*WHAT IS NEEDED*:
Find the word "names" in the listing; pull out each line holding it.

start

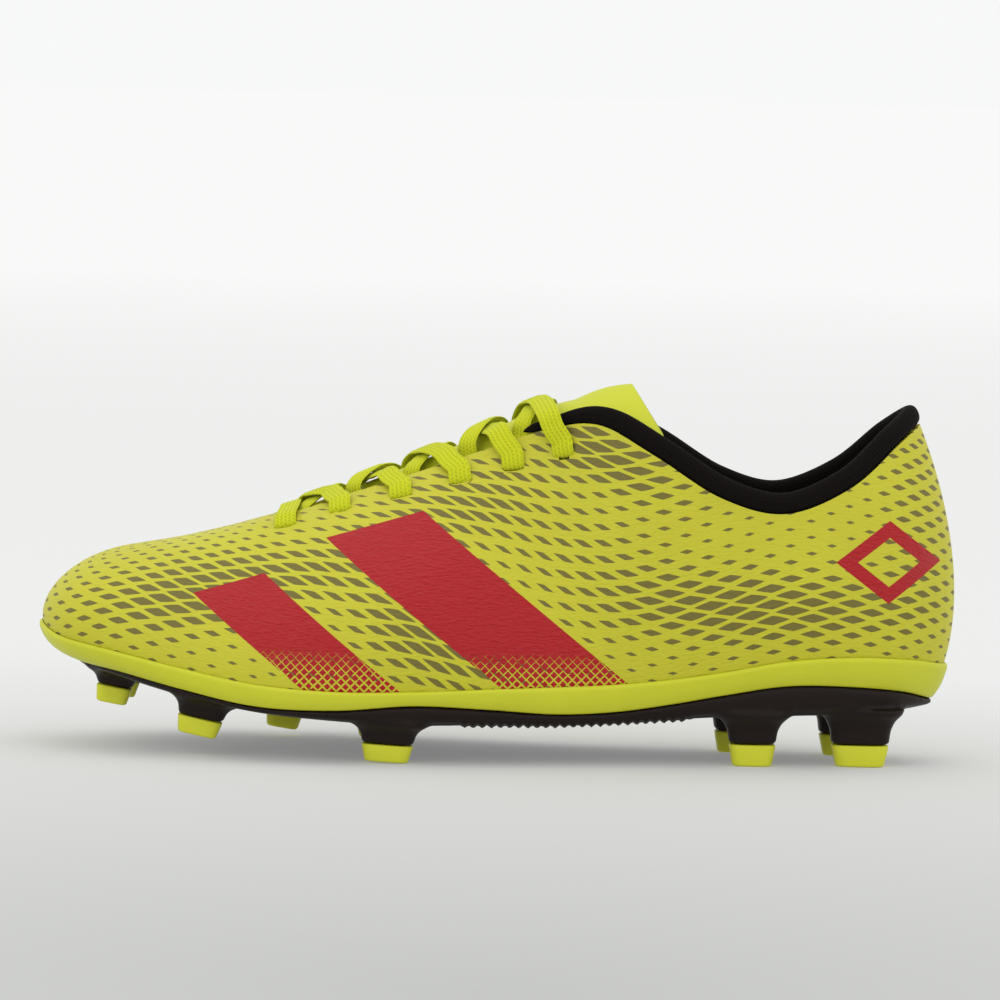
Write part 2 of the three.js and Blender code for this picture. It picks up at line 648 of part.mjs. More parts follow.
// From an eyelet's underside to the top of the next one, on the other side.
function crossing(from, to, side, low) {
  const k = (share) => mix(from, to, share);
  const half = halfWay(k(0.5));
  const middle = low ? CROSS_LOW : CROSS_LOW + LACE_THICKNESS + CLEARANCE;
  return [
    { k: k(0.05), s: side * (halfWay(k(0.05)) + 1.6), h: UNDER_EDGE - 0.2 },
    { k: k(0.12), s: side * halfWay(k(0.12)) * 0.77, h: UNDER_EDGE - 0.3 },
    { k: k(0.21), s: side * half * 0.52, h: low ? -0.6 : 0.9 - 0.9 * byRoll(from) },
    { k: k(0.38), s: side * half * 0.3, h: low ? middle - 0.4 : middle },
    { k: k(0.5), s: 0, h: middle },
    { k: k(0.62), s: -side * half * 0.3, h: middle },
    { k: k(0.79), s: -side * (halfWay(k(0.79)) - 4.2), h: OVER_EDGE + 1.7 * byRoll(to) },
    { k: k(0.88), s: -side * (halfWay(k(0.88)) + 0.8), h: OVER_EDGE - 0.3 + 1.3 * byRoll(to) },
  ];
}

function halfLace(side) { // from the middle of the first bar up to the last eyelet's underside
  const [first] = EYELET_STATIONS;
  const way = [
    { k: first, s: 0, h: LACE_RIDE + 0.6 },
    { k: first, s: (side * halfWay(first)) / 2, h: LACE_RIDE + 0.3 },
  ];
  let here = side;
  way.push(...intoEyelet(first, here));
  EYELET_STATIONS.slice(1).forEach((next, i) => {
    const turn = i + 2 === EYELET_STATIONS.length ? -1 : 1;
    way.push(...crossing(EYELET_STATIONS[i], next, here, side < 0), ...intoEyelet(next, -here, turn));
    here = -here;
  });
  return way;
}

const surfaceWay = (way) => way.map(({ k, s, h }) => {
  const p = instep(k, s, h);
  return { p, n: instep(k, s, h + 1).sub(p).normalize() };
});
const lacedWay = [...surfaceWay(halfLace(-1)).slice(1).reverse(), ...surfaceWay(halfLace(1))];
addPiece('lace', ribbonSolid(lacedWay, LACE_WIDTH, LACE_THICKNESS), COLOURS.lace);

// The free ends are tucked into the shoe: down the quarter lining, then forwards over the insole.
const LACE_ENDS = {
  lateral: [
    [19.7, -18.8, 90.4], [19.9, -20, 85.8], [19.4, -23, 76.8], [17.5, -25.8, 67], [14, -28.2, 57.2],
    [9, -30.6, 48], [2.5, -32, 39.5], [-5, -31.2, 32], [-13, -28, 26.8], [-23, -24, 25.2],
    [-35, -20.5, 24.8], [-48, -18.5, 24.1], [-61, -17.5, 23.8], [-74, -17, 24.4], [-84, -16.5, 26.2],
  ],
  medial: [
    [19.7, 18.4, 90.5], [19.7, 19.1, 86], [19.3, 20.9, 76.8], [17.6, 22.6, 67.2], [14, 24.2, 57.4],
    [9, 26.4, 48.2], [2.5, 27.2, 39.6], [-5, 26.6, 32.2], [-13, 24.2, 26.9], [-23, 21.5, 25.2],
    [-35, 19.5, 24.8], [-48, 18.2, 24.1], [-61, 17.6, 23.8], [-74, 17.2, 24.4], [-84, 17, 26.2],
  ],
};
const AGLET_WAY = new THREE.Vector3(-0.975, 0, 0.22).normalize();

function endFacing(p) { // square to the lining on the way down, and to the insole once it lies there
  const upright = smooth(p.z, 27, 40);
  const rise = 0.28 * smooth(p.z, 38, 55) - (1 - upright);
  return new THREE.Vector3(0, upright * Math.sign(p.y), rise).normalize();
}

function aglet(start) {
  const sides = Array.from({ length: 10 }, (_, i) => (i / 10) * 2 * Math.PI);
  const across = new THREE.Vector3(0, 1, 0);
  const up = across.clone().cross(AGLET_WAY);
  return ringBody([0, AGLET_LENGTH].map((way) => sides.map(
    (turn) => start.clone().addScaledVector(AGLET_WAY, way)
      .addScaledVector(across, AGLET_RADIUS * Math.cos(turn))
      .addScaledVector(up, AGLET_RADIUS * Math.sin(turn)),
  )));
}

Object.entries(LACE_ENDS).forEach(([name, places]) => {
  const points = places.map((place) => new THREE.Vector3(...place));
  const route = points.map((p) => ({ p, n: endFacing(p) }));
  addPiece(`lace_end_${name}`, ribbonSolid(route, LACE_WIDTH, LACE_THICKNESS), COLOURS.lace);
  const agletStart = points.at(-1).clone().addScaledVector(AGLET_WAY, 2 * CLEARANCE);
  addPiece(`aglet_${name}`, aglet(agletStart), COLOURS.aglet);
});

// ---- Sole ---------------------------------------------------------------------------------------

addPiece('edge_band', sheetSolid({
  us: COLUMNS, low: clearOf(0, -CLEARANCE, -CLEARANCE - BAND_THICKNESS),
  high: (u) => levelAtHeight(u, at(bandTopZ, stationOf(u))),
  outer: deep(-CLEARANCE - BAND_THICKNESS), inner: deep(-CLEARANCE), loop: true,
}), COLOURS.band);

const under = (amount) => (x) => edgeHeight(x) + amount;
const towardsPlate = (share) => (x) => mix(edgeHeight(x) - CLEARANCE, plateHeight(x), share);
addPiece('lasting_board', floorSolid([
  { out: -depth.stiffener - 0.5, z: under(BOARD_THICKNESS) }, { out: -depth.stiffener - 0.5, z: under(0) },
]), COLOURS.board);
addPiece('insole', floorSolid([
  { out: -INSOLE_INSET, z: under(BOARD_THICKNESS + CLEARANCE + INSOLE_THICKNESS) },
  { out: -INSOLE_INSET, z: under(BOARD_THICKNESS + CLEARANCE) },
]), COLOURS.insole);

const WEDGE_FRONT = 8.6;
const WEDGE_BACK = 14.2;
const wedge = (out, play) => floorSolid([
  { out, z: (x) => edgeHeight(x) + (play ? 1 : -CLEARANCE) },
  { out, z: (x) => Math.min(plateHeight(x) + PLATE_FLOOR, edgeHeight(x) - 1) + (play ? 0 : CLEARANCE) },
], WEDGE_FRONT + (play ? 0 : 0.04), WEDGE_BACK - (play ? 0 : 0.04));
addPiece('heel_wedge', wedge(-WEDGE_INSET - CLEARANCE, false), COLOURS.foam);

// Each stud: its station, its side, how far its middle stands in from the edge, its size fore and aft and
// across, how far its foot is above the ground, and how steeply it follows the sole.
const STUDS = [
  { name: 'toe_lateral', side: -1, k: 1.0, inset: 8.5, length: 11.2, width: 9, foot: 13, pitch: 10 },
  { name: 'toe_medial', side: 1, k: 1.15, inset: 9, length: 11.2, width: 9, foot: 13, pitch: 10 },
  { name: 'fore_lateral', side: -1, k: 3.04, inset: 9.5, length: 14.2, width: 10, foot: 5.2, pitch: 12 },
  { name: 'fore_medial', side: 1, k: 4.2, inset: 10, length: 11.8, width: 10, foot: 2, pitch: 9 },
  { name: 'ball_lateral', side: -1, k: 5.69, inset: 9.2, length: 16, width: 10.5, foot: 0, pitch: 3 },
  { name: 'ball_medial', side: 1, k: 5.6, inset: 9.8, length: 16, width: 10.5, foot: 0, pitch: 3 },
  { name: 'heel_front_lateral', side: -1, k: 11.47, inset: 8.6, length: 14.6, width: 11, foot: 0, pitch: 0 },
  { name: 'heel_front_medial', side: 1, k: 11.28, inset: 8.2, length: 14.6, width: 11, foot: 0, pitch: 0 },
  { name: 'heel_rear_lateral', side: -1, k: 13.48, inset: 8.6, length: 18, width: 11.5, foot: 0, pitch: 0 },
  { name: 'heel_rear_medial', side: 1, k: 13.32, inset: 8.6, length: 18, width: 11.5, foot: 0, pitch: 0 },
];
const STUD_SIDES = 12;
const TIP_HEIGHTS = { heel: 1.2, other: 0.95 }; // heel tips are taller than the rest
const tipHeight = (stud) => STUD_TIP_HEIGHT * (stud.pitch ? TIP_HEIGHTS.other : TIP_HEIGHTS.heel);

function studFrame(stud) {
  const u = onSide(stud.side, stud.k);
  const place = edgePoint(u).addScaledVector(outward(u), -stud.inset);
  const pitch = THREE.MathUtils.degToRad(stud.pitch);
  const turn = new THREE.Quaternion().setFromAxisAngle(new THREE.Vector3(0, 1, 0), pitch);
  const drop = (stud.length / 2) * STUD_TAPER * Math.sin(pitch);
  return { foot: new THREE.Vector3(place.x, place.y, stud.foot + drop), turn };
}

function studRing(stud, height, grow, share = 1) {
  const { foot, turn } = studFrame(stud);
  return Array.from({ length: STUD_SIDES }, (_, i) => {
    const angle = ((i + 0.5) / STUD_SIDES) * 2 * Math.PI;
    const [c, s] = [Math.cos(angle), Math.sin(angle)];
    const squareness = 0.62; // 1 is an ellipse, and less is squarer
    const x = (stud.length / 2) * share * Math.sign(c) * Math.abs(c) ** squareness + grow * c;
    const y = (stud.width / 2) * share * Math.sign(s) * Math.abs(s) ** squareness + grow * s;
    return new THREE.Vector3(x, y, height).applyQuaternion(turn).add(foot);
  });
}

const studTip = (stud) => ringBody([
  studRing(stud, 0, -0.5, STUD_TAPER), studRing(stud, 0.5, 0, STUD_TAPER),
  studRing(stud, tipHeight(stud), 0),
]);

function studBase(stud) {
  const top = tipHeight(stud) + CLEARANCE;
  const { foot } = studFrame(stud);
  const rise = Math.max(plateHeight(foot.x) - foot.z - top, 1);
  const bury = Math.min(1.2, 0.4 * (edgeHeight(foot.x) - plateHeight(foot.x)));
  return ringBody([
    studRing(stud, top, 0), studRing(stud, top + rise * 0.45, 0.12 * STUD_FLARE),
    studRing(stud, top + rise * 0.75, 0.42 * STUD_FLARE), studRing(stud, top + rise, STUD_FLARE),
    studRing(stud, top + rise + bury, STUD_FLARE),
  ]);
}

const RIBS = { from: 6.55, to: 10.5, inset: 9 };
function rib(x) {
  const k = solve((value) => at(edgeX, value) > x, 5, 12);
  const z = at(plateZ, k);
  const reach = [-1, 1].map((side) => edgePoint(onSide(side, k)).y - side * RIBS.inset);
  return ringBody(reach.map((y) => [
    new THREE.Vector3(x - RIB_PITCH / 2, y, z + 0.5), new THREE.Vector3(x, y, z - RIB_HEIGHT),
    new THREE.Vector3(x + RIB_PITCH / 2, y, z + 0.5),
  ]));
}

function solePlate() {
  let plate = solidOf(floorSolid([
    { out: PLATE_LIP, z: towardsPlate(0) }, { out: PLATE_LIP, z: towardsPlate(0.12) },
    { out: PLATE_LIP - 1.2, z: towardsPlate(0.6) }, { out: -3.5, z: towardsPlate(1) },
  ]));
  const join = (geometry) => {
    plate = plate.add(solidOf(geometry));
  };
  STUDS.forEach((stud) => join(studBase(stud)));
  const [from, to] = [at(edgeX, RIBS.from), at(edgeX, RIBS.to)];
  span(from, to, RIB_PITCH).forEach((x) => join(rib(x)));
  return plate.subtract(solidOf(wedge(-WEDGE_INSET, true)));
}
addPiece('sole_plate', solePlate(), COLOURS.plate);
STUDS.forEach((stud) => addPiece(`stud_tip_${stud.name}`, studTip(stud), COLOURS.tip));

// The origin is under the middle of the whole shoe, at the foot of its studs.
const whole = new THREE.Box3().setFromObject(cleat);
const middle = whole.getCenter(new THREE.Vector3());
cleat.position.set(-middle.x, -middle.y, -whole.min.z);

export default cleat;
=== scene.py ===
"""A left soccer cleat for firm ground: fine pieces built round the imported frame.

Sizes are in millimetres, in the last's own frame: +X from toe to heel, -Y the lateral side and +Z up from
the ground. A finished piece is moved into the row frame, in metres, by Last.to_row.
"""

import logging
import math
from dataclasses import dataclass
from enum import Enum

import bpy
import numpy as np
from mathutils import Matrix, Vector


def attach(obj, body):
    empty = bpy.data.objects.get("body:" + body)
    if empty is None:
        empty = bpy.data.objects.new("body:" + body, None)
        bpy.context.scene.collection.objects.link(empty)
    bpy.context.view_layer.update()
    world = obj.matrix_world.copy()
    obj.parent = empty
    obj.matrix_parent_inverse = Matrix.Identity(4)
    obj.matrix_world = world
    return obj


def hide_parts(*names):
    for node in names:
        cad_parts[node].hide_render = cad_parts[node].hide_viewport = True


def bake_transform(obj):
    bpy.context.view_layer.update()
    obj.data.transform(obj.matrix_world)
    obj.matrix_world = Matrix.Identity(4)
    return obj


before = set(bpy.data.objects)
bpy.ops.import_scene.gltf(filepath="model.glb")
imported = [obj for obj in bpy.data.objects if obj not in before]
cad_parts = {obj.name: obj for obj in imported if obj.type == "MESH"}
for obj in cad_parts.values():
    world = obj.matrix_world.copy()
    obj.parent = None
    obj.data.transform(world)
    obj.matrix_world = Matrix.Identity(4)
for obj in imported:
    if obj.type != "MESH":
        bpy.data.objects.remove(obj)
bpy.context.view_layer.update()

LOG = logging.getLogger("cleat")
MM = 0.001
LAST_ORIGIN = np.array([2.463, -0.4965, 0.0])  # the last's origin in the row frame
ROUND = 30  # stations round the shoe: 0 toe, 15 heel by the lateral side, 30 the toe again
HEEL = 15
THROAT = 4  # the station where the lace opening starts
UPPER_THICKNESS = 1.4
LINING_DEPTH = 3.0
LINING_THICKNESS = 0.8
INSIDE_DEPTH = LINING_DEPTH + LINING_THICKNESS
CLEARANCE = 0.3
LACE_THICKNESS = 1.3


class Side(Enum):
    """A side of the shoe, with the sign of its y."""

    LATERAL = -1
    MEDIAL = 1

    @property
    def word(self) -> str:
        """The side's name as the frame's nodes spell it."""
        return self.name.lower()

    def round(self, station: float) -> float:
        """The place round the shoe of a station on this side."""
        return station if self is Side.LATERAL else ROUND - station


# ---- Numbers along curves --------------------------------------------------------------------------


def smooth(value: np.ndarray, low: float, high: float) -> np.ndarray:
    """A step from 0 at low to 1 at high with level ends."""
    share = np.clip((np.asarray(value, float) - low) / (high - low), 0, 1)
    return share * share * (3 - 2 * share)


def unit(vectors: np.ndarray) -> np.ndarray:
    """The vectors at length one."""
    return vectors / np.maximum(np.linalg.norm(vectors, axis=-1, keepdims=True), 1e-9)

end

*SOLUTION FOR THIS EXERCISE*:
def hide_parts(*names):
    for node in names:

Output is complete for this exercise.